#### RECORDS FOR THIS TASK

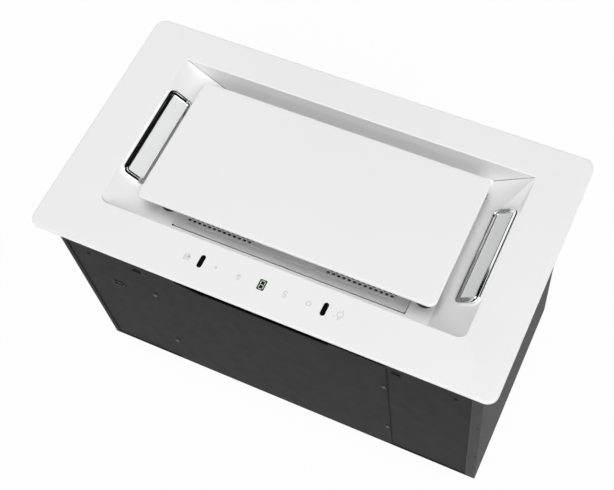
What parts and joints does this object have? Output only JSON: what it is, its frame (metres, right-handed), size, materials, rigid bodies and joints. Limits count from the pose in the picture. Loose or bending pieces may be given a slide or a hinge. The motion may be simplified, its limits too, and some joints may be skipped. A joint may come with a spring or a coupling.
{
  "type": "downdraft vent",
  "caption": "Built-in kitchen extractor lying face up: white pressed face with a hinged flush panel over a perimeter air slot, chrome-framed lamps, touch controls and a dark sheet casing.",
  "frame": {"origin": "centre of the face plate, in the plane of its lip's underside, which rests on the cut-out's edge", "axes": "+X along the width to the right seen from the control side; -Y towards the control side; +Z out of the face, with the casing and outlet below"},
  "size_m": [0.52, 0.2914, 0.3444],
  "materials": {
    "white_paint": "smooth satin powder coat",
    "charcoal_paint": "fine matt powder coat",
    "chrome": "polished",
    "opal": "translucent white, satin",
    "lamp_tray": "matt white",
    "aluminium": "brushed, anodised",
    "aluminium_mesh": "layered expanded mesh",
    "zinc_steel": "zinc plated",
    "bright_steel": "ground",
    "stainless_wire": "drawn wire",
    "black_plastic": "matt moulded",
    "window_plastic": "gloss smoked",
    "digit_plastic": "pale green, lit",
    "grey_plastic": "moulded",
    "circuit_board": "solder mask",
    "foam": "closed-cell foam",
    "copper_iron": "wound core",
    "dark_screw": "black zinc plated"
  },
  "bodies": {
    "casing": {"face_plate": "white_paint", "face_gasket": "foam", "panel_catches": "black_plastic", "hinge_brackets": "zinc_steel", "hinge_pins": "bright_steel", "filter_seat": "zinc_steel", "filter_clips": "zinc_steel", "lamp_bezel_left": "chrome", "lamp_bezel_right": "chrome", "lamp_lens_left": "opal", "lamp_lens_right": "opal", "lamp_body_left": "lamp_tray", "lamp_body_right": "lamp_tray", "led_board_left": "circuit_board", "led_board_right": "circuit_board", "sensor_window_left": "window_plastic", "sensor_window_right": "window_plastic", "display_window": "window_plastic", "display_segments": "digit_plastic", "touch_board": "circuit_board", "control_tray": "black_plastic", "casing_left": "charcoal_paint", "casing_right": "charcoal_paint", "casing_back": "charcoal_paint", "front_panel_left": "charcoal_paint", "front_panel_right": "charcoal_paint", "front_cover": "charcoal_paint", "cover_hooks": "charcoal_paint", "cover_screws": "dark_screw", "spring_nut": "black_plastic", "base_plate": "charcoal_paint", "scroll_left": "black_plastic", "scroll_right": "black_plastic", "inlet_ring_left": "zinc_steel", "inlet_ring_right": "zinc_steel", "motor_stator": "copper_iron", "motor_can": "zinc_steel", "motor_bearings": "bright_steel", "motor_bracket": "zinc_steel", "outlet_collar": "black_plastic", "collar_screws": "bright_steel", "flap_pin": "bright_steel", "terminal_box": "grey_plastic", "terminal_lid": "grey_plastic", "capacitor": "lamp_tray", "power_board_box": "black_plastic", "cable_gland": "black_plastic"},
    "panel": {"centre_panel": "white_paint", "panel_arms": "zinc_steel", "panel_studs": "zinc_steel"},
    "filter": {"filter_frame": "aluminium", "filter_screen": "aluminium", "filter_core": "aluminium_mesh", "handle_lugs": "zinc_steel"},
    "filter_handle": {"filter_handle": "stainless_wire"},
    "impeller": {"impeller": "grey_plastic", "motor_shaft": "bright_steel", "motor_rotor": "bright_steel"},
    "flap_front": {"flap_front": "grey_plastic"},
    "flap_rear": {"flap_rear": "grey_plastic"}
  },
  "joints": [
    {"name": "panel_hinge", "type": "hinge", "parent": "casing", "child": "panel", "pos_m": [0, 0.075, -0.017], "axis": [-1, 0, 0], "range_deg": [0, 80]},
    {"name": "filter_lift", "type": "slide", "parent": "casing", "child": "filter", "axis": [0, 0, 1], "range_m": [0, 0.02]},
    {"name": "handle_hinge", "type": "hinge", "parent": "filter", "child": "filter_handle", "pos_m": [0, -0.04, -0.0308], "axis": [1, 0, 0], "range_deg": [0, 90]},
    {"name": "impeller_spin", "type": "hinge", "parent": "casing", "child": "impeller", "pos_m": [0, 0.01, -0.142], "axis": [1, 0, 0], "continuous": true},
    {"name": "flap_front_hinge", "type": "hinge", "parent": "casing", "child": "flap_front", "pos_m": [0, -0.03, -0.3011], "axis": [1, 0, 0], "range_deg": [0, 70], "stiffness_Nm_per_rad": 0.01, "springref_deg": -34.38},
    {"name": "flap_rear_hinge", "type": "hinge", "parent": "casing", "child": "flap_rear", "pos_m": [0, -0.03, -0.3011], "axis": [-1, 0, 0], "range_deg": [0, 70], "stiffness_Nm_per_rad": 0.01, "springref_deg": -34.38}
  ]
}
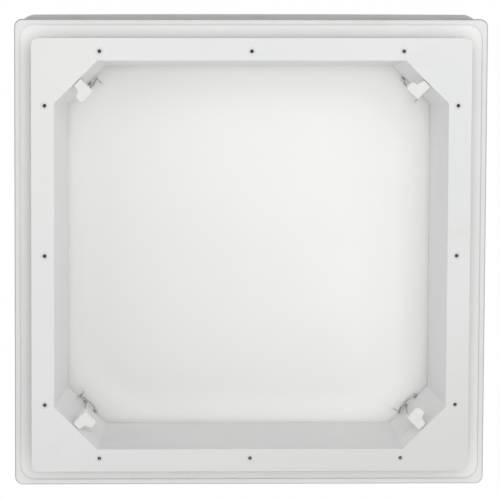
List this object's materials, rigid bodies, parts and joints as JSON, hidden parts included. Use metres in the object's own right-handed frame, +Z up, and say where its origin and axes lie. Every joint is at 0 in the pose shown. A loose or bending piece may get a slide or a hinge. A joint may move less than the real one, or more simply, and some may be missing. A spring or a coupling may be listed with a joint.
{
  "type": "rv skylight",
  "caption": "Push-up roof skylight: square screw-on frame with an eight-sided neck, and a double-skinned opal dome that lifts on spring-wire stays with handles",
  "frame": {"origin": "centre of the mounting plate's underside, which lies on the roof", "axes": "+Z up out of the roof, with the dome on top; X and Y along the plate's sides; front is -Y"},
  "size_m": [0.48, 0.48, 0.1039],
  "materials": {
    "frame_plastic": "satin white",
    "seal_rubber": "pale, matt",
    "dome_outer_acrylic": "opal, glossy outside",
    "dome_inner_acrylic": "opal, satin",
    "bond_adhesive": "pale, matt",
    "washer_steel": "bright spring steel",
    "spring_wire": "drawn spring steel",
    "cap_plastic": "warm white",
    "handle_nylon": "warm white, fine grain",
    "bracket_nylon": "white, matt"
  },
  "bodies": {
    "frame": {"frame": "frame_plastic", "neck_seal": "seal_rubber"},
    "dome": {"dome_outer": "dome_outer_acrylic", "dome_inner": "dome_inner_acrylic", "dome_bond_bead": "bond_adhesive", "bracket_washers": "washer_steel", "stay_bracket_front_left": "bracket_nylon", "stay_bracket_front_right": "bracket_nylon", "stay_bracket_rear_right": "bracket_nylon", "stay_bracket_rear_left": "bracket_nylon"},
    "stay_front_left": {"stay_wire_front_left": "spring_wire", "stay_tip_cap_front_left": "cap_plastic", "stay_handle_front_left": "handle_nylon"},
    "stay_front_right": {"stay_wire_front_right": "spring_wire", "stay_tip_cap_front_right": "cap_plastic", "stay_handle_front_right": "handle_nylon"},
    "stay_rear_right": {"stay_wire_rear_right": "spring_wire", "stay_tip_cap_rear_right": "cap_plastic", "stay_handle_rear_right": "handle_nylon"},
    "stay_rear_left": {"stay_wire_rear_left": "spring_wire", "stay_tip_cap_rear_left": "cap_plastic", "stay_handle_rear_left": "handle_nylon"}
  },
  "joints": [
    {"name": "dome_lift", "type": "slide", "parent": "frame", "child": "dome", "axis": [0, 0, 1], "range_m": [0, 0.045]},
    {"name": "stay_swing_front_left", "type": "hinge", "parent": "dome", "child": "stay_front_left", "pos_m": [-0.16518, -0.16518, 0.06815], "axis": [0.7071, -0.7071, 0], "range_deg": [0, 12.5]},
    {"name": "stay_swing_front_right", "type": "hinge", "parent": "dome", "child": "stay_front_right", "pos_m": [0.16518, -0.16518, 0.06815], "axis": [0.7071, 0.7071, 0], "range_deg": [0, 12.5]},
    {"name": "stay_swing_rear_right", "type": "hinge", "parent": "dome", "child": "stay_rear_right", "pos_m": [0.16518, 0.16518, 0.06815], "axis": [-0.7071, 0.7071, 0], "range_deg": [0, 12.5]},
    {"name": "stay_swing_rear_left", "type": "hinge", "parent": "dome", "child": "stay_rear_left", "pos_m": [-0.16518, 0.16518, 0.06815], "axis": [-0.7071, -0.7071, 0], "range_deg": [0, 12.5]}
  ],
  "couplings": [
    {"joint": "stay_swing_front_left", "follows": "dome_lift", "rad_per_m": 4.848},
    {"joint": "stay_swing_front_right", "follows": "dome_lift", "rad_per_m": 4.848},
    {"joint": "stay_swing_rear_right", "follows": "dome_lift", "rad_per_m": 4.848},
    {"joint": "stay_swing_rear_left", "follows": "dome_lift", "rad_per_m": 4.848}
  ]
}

#### TASK PROMPT
Each line that contains the word "handed" counts toward the total; give only that total.

#### THE OUTPUT
2